Mumfordoğulları yine zirvede!


Bu ay başında piyasaya çıkan üçüncü albümleri 'Wilder Mind' ile bir kez daha İngiltere'nin son 5-6 yıl içinde çıkardığı en büyük isimlerden biri olduğunu kanıtladı Mumford & Sons. 'Mumfordoğulları'na ve çıktığı hafta bir numaraya kurulan albümlerine kulak kabartmak isteyeceklere eşlik etmek üzere birtakım notlar var aşağıda.

Marcus Mumford ve dostları 2007 kuruyor Mumford & Sons'ı. İsim, Mumford ve Oğulları anlamında, bir aile şirketi misali. Özellikle de gruba dair işlerin çoğunlukla Marcus tarafından yürütülmesi yüzünden Mumford ve Oğulları'nda karar kılınıyor.

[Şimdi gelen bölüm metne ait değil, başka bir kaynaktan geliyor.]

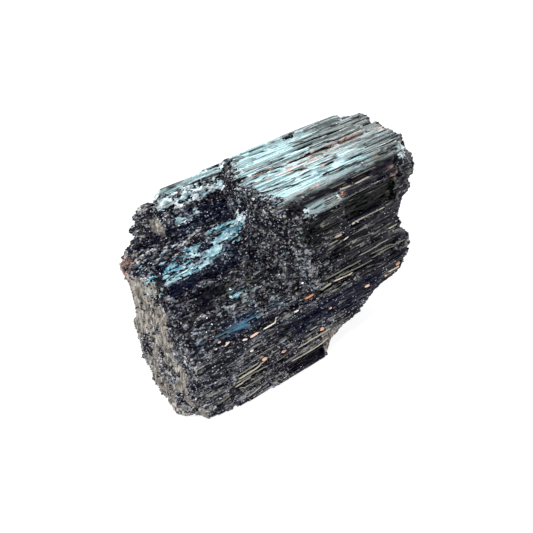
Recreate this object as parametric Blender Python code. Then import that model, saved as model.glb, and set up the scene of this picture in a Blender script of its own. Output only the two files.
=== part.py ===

Marcus, İngiliz bir anne babanın Kaliforniya'da doğan oğlu. Grubun İngiltere'de adlarını duyurduktan hemen sonra Amerika'da, tabiri caizse Kuzey Amerika'yı fethedercesine tutmasının sebeplerinden biri de bu.

Ama esas neden, ABD'de 'roots' (kökler) kategorisinde değerlendirilen müziklere kullandıkları enstrümanlar (banjo mesela) ve country müziğin klasik öğelerine uygun düşen besteler yapmaları. Rock'ın folk müziğe gönül vermiş kanadında nota koşturmalarını ve tabii müthiş akılda kalıcı şarkılar yazıp söylemelerini de es geçmeyelim.

İlk albümleri 'Sigh No More', 2009 sonunda yayımlandı. Hem ticari anlamda (4.5 milyon satış), hem de eleştirmenler gözünde (Mercury Ödülü'ne adaylık) başarılı oldu.

İlk albümün hazırladığı zemine, 2012'de çıkan 'Babel' tüm haşmetiyle kuruldu. Albüm hem Avrupa'da, hem de Amerika'da liste tepesinden inmedi yıl boyu. Grammy Ödülü aldı.



'Babel'in büyük hit'i 'I Will Wait' oldu. Biz bu satırlar yazılırken şarkı, Youtube üzerinden 58 milyon kez izlenmiş, Spotify üzerinden de 108 milyon kez dinlenmişti.


Marcus Mumford, oyuncu Carey Mulligan'la beraber. Aşk Dersi, Muhteşem Gatsby ve Beni Asla Bırakma gibi filmlerden tanıdığımız Mulligan'la Marcus genç yaşlarda mektup arkadaşıymış. Sonra birbirlerinin izini kaybetmişler. Ta ki, ikisi de üne kavuşup birbirlerini tekrar bulana dek. 2012'de Forbes dergisinin 30'lu yaşlarına henüz varmamış başarılı müzisyenler listesinde Marcus Mumford'un da adı, Adele ve Rihanna gibi yıldızlarla birlikte sayılıyor.

Kontrbas, banjo, mandolin ve akordiyon gibi bir çeşit alamet-i farikaları haline gelen enstrümanları ikinci plana atıp, daha standart rock grubu düzeneğine geçmeye karar vermiş grup 2015 albümleri 'Wilder Mind'da.

Bir kenara bıraktıkları tek şey enstrümanlar olmamış. Görsel olarak da imajlarını daha stadyum dolduran rock grubu klişelerine çekmişler. U2'un, 2000'lerde Coldplay'in gittiği güzergahın bir benzerine de Mumford & Sons yönelmiş.


'Wilder Mind'da tuzu bulunan isimlerden biri de ülkemizde seveni çok olan The National'ın gitaristi Aaron Dessner. Ne kadar yürek teli titretirse titretsin, hep bir coşku ve iyi ruh hali barındıran müziklerini daha ciddi, biraz daha depresif ruh hallerine kaydırmak için böyle bir dış müdahaleye ihtiyaç duymuşlar.

Grup, yeni albümün tanıtımı için yaz boyu Amerika ve Avrupa'da turnede. Haziran, Temmuz ve Ağustos boyunca arada verecekleri iki haftalık mola dışında neredeyse her akşam sahnede olacaklar. Peki Türkiye? Henüz bu konuda bir malumat ulaşmadı elimize.